Taten nicht verniedlichen
Verurteilt hat das Bezirksgericht den Angeklagten wegen fünf der sechs von der Oberstaatsanwaltschaft aufgelisteten Bränden und wegen mehrfachem Hausfriedensbruch. «Wir wissen nicht zweifelsfrei, dass Sie auch den ersten Brand gelegt haben», begründete Koch. Es seien keine Beweise erbracht. Nach dem Grundsatz «Im Zweifel für den Angeklagten» werde er in diesem Punkt freigesprochen.
Verniedlichen, was er gemacht habe, wolle das Gericht aber gar nicht. Koch wird laut. «Wissen Sie überhaupt, was Sie getan haben?» Nachdem eine Brandserie im August 2019 ein ganzes Dorf in Aufruhr gebracht hat, habe er eine zweite gelegt. «Sie haben ein ganzes Dorf, eine ganze Region verunsichert. Das können Sie nicht damit begründen, dass Sie besoffen gewesen seien.» Und er könne dem Gericht nicht angeben, dass er nicht grosse Brände beabsichtigte. «Sie wollten, dass es grosse Feuer gibt. Sie wollten grossen Schaden anrichten und es ist nur der Feuerwehr und viel Glück zu verdanken, dass es nicht gelang.»
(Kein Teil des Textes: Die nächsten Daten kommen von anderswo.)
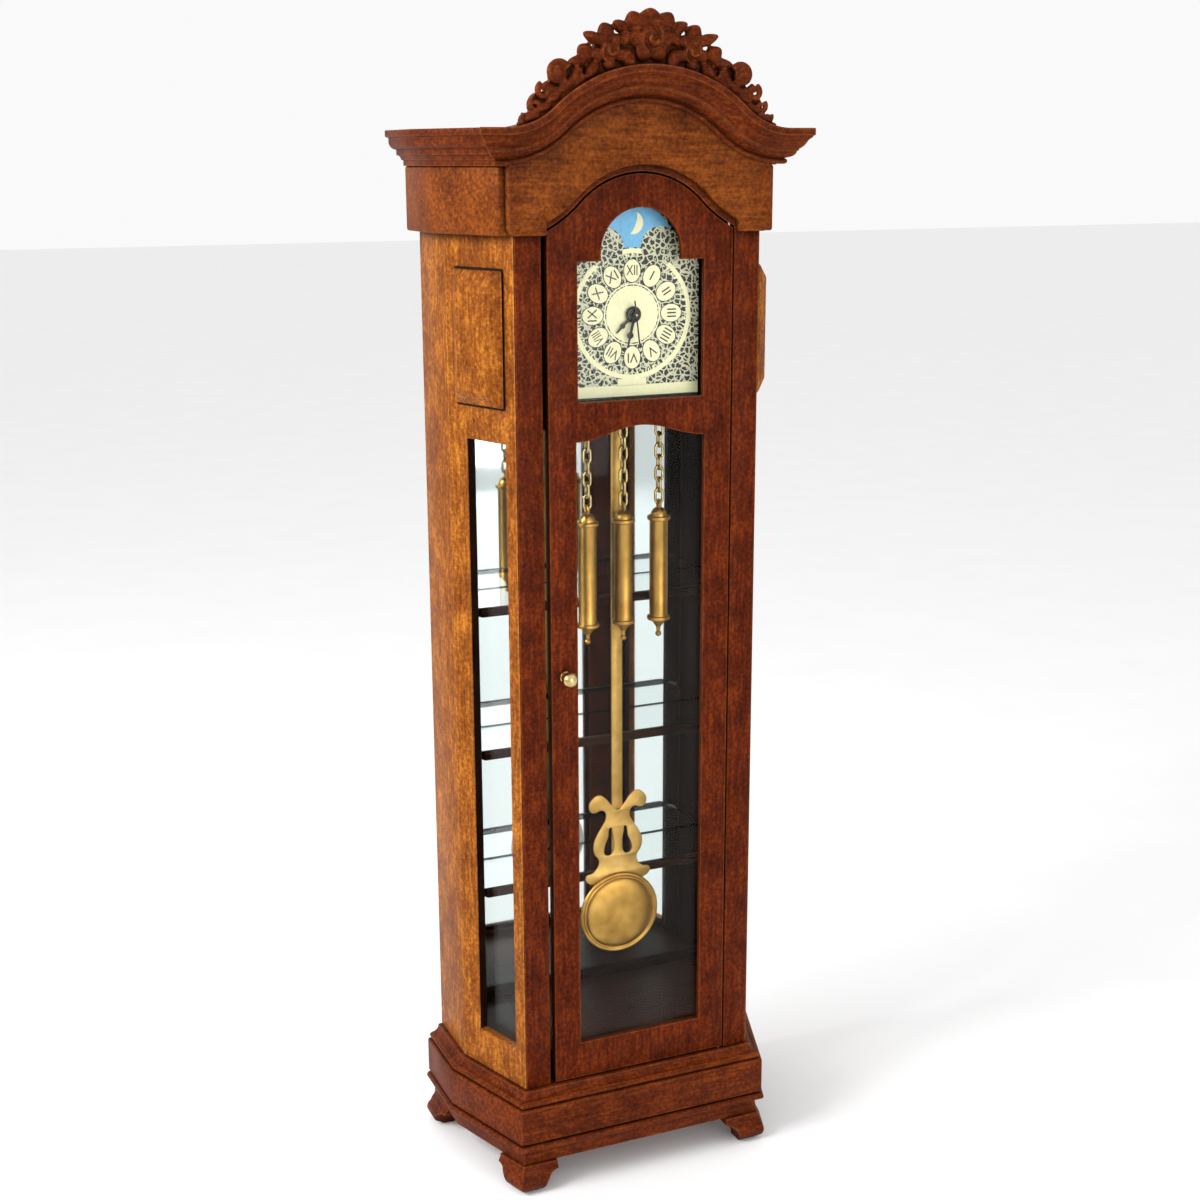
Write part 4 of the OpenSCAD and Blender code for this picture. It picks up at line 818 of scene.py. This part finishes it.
# right half of the lyre's outline from the bob's centre, in millimetres, then its slot
lyre_half = [
    (0, 4.6), (3.4, 4.9), (5.2, 5.7), (5.2, 6.5), (4.2, 6.8), (3.3, 7.7), (3.1, 8.8), (3.8, 10.0),
    (4.0, 11.3), (3.4, 12.9), (2.5, 14.3), (1.9, 15.6), (2.1, 16.6), (2.9, 17.0), (3.7, 16.7), (4.4, 16.9),
    (4.7, 17.8), (4.2, 18.8), (3.2, 19.3), (2.2, 18.8), (1.2, 17.6), (0, 16.6),
]
slot_outline = [(0.95, 9.6), (1.6, 9.3), (2.3, 9.7), (2.35, 10.7), (1.75, 12.3), (1.15, 14.0), (0.9, 13.2)]


def closed_spline(curve, points):
    """Adds a smooth closed outline to a flat curve."""
    spline = curve.splines.new("BEZIER")
    spline.bezier_points.add(len(points) - 1)
    for point, (x, z) in zip(spline.bezier_points, points):
        point.co = (x * MM, z * MM, 0)
        point.handle_left_type = point.handle_right_type = "AUTO"
    spline.use_cyclic_u = True
    spline.resolution_u = 6


bpy.ops.curve.primitive_bezier_circle_add()
lyre = bpy.context.object
lyre.name = "stamped_lyre"
lyre.data.splines.clear()
lyre.data.dimensions = "2D"
lyre.data.fill_mode = "BOTH"
lyre_t = lyre_high.y - lyre_low.y
ease_r = 0.07 * MM
lyre.data.extrude = lyre_t / 2 - ease_r
lyre.data.bevel_depth = ease_r
lyre.data.bevel_resolution = 1
closed_spline(lyre.data, lyre_half + [(-x, z) for x, z in reversed(lyre_half[1:-1])])
closed_spline(lyre.data, slot_outline)
closed_spline(lyre.data, [(-x, z) for x, z in slot_outline])
bpy.ops.object.convert(target="MESH")
lyre = bpy.context.object
lyre_y = (lyre_low.y + lyre_high.y) / 2
lyre.matrix_world = Matrix.Translation((bob.x, lyre_y, bob.z)) @ Matrix.Rotation(math.radians(90), 4, "X")
bpy.ops.object.transform_apply(location=True, rotation=True, scale=True)
bpy.ops.object.mode_set(mode="EDIT")
bpy.ops.mesh.select_all(action="SELECT")
bpy.ops.mesh.remove_doubles(threshold=0.001 * MM)
bpy.ops.object.mode_set(mode="OBJECT")
turn_out()
bpy.ops.object.shade_smooth_by_angle(angle=crease)
fit(lyre, stamped_brass, "pendulum", "pendulum_lyre")

back_y = bob_high.y
dome_r = bob_r - 0.85
dome_foot = 0.55
dome_h = (bob_high.y - bob_low.y) / MM - dome_foot
bob_profile = (
    [(0, 0), (bob_r - 0.3, 0)]
    + arc_points(bob_r - 0.3, 0.3, 0.3, -60, 130, 8)
    + arc_points(bob_r - 0.68, 0.5, 0.2, 50, 150, 5)
    + [(dome_r * math.cos(math.radians(a)), dome_foot + dome_h * math.sin(math.radians(a)))
       for a in range(6, 90, 7)]
    + [(0, dome_foot + dome_h)]
)
mesh = bpy.data.meshes.new("domed_bob")
mesh.from_pydata([(bob.x + r * MM, back_y - y * MM, bob.z) for r, y in bob_profile],
                 [(i, i + 1) for i in range(len(bob_profile) - 1)], [])
domed_bob = bpy.data.objects.new("domed_bob", mesh)
scene.collection.objects.link(domed_bob)
take_up(domed_bob)
bpy.ops.object.mode_set(mode="EDIT")
bpy.ops.mesh.select_all(action="SELECT")
bpy.ops.mesh.spin(steps=72, angle=2 * math.pi, center=(bob.x, back_y, bob.z), axis=(0, 1, 0))
bpy.ops.mesh.select_all(action="SELECT")
bpy.ops.mesh.remove_doubles(threshold=0.002 * MM)
bpy.ops.object.mode_set(mode="OBJECT")
turn_out()
bpy.ops.object.shade_smooth_by_angle(angle=crease)
fit(domed_bob, aged_brass, "pendulum", "pendulum_bob")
Letzte Chance der Gesellschaft
Was Koch am meisten enervierte: «Ich habe Ihnen mehrmals das Wort gegeben, gefragt, ob Sie noch etwas sagen wollen. Sie wollten nicht.» Nicht einmal eine ernst gemeinte Entschuldigung sei von ihm gekommen. «Das schulden Sie dem ganzen Dorf, der ganzen Region.» Die 48 Monate im Massnahmenentzug sei die letzte Chance, die ihm die Gesellschaft gebe, irgendeinmal den richtigen Weg zu finden. Dieser sei noch lange nicht gefunden, auch wenn er seit 14 Monaten keinen Alkohol mehr trinke. «Für Sie gibt es schlicht keinen Alkohol mehr, nicht einmal im Hustensirup. Damit muss fertig sein.»
Zur Freiheitsstrafe kommt eine Geldstrafe von 40 Tagessätzen à 30 Franken. Über die diversen Zivilforderungen beriet sich das Gericht noch nicht, damit es überhaupt möglich war, am Verhandlungstag noch ein Urteil zu eröffnen.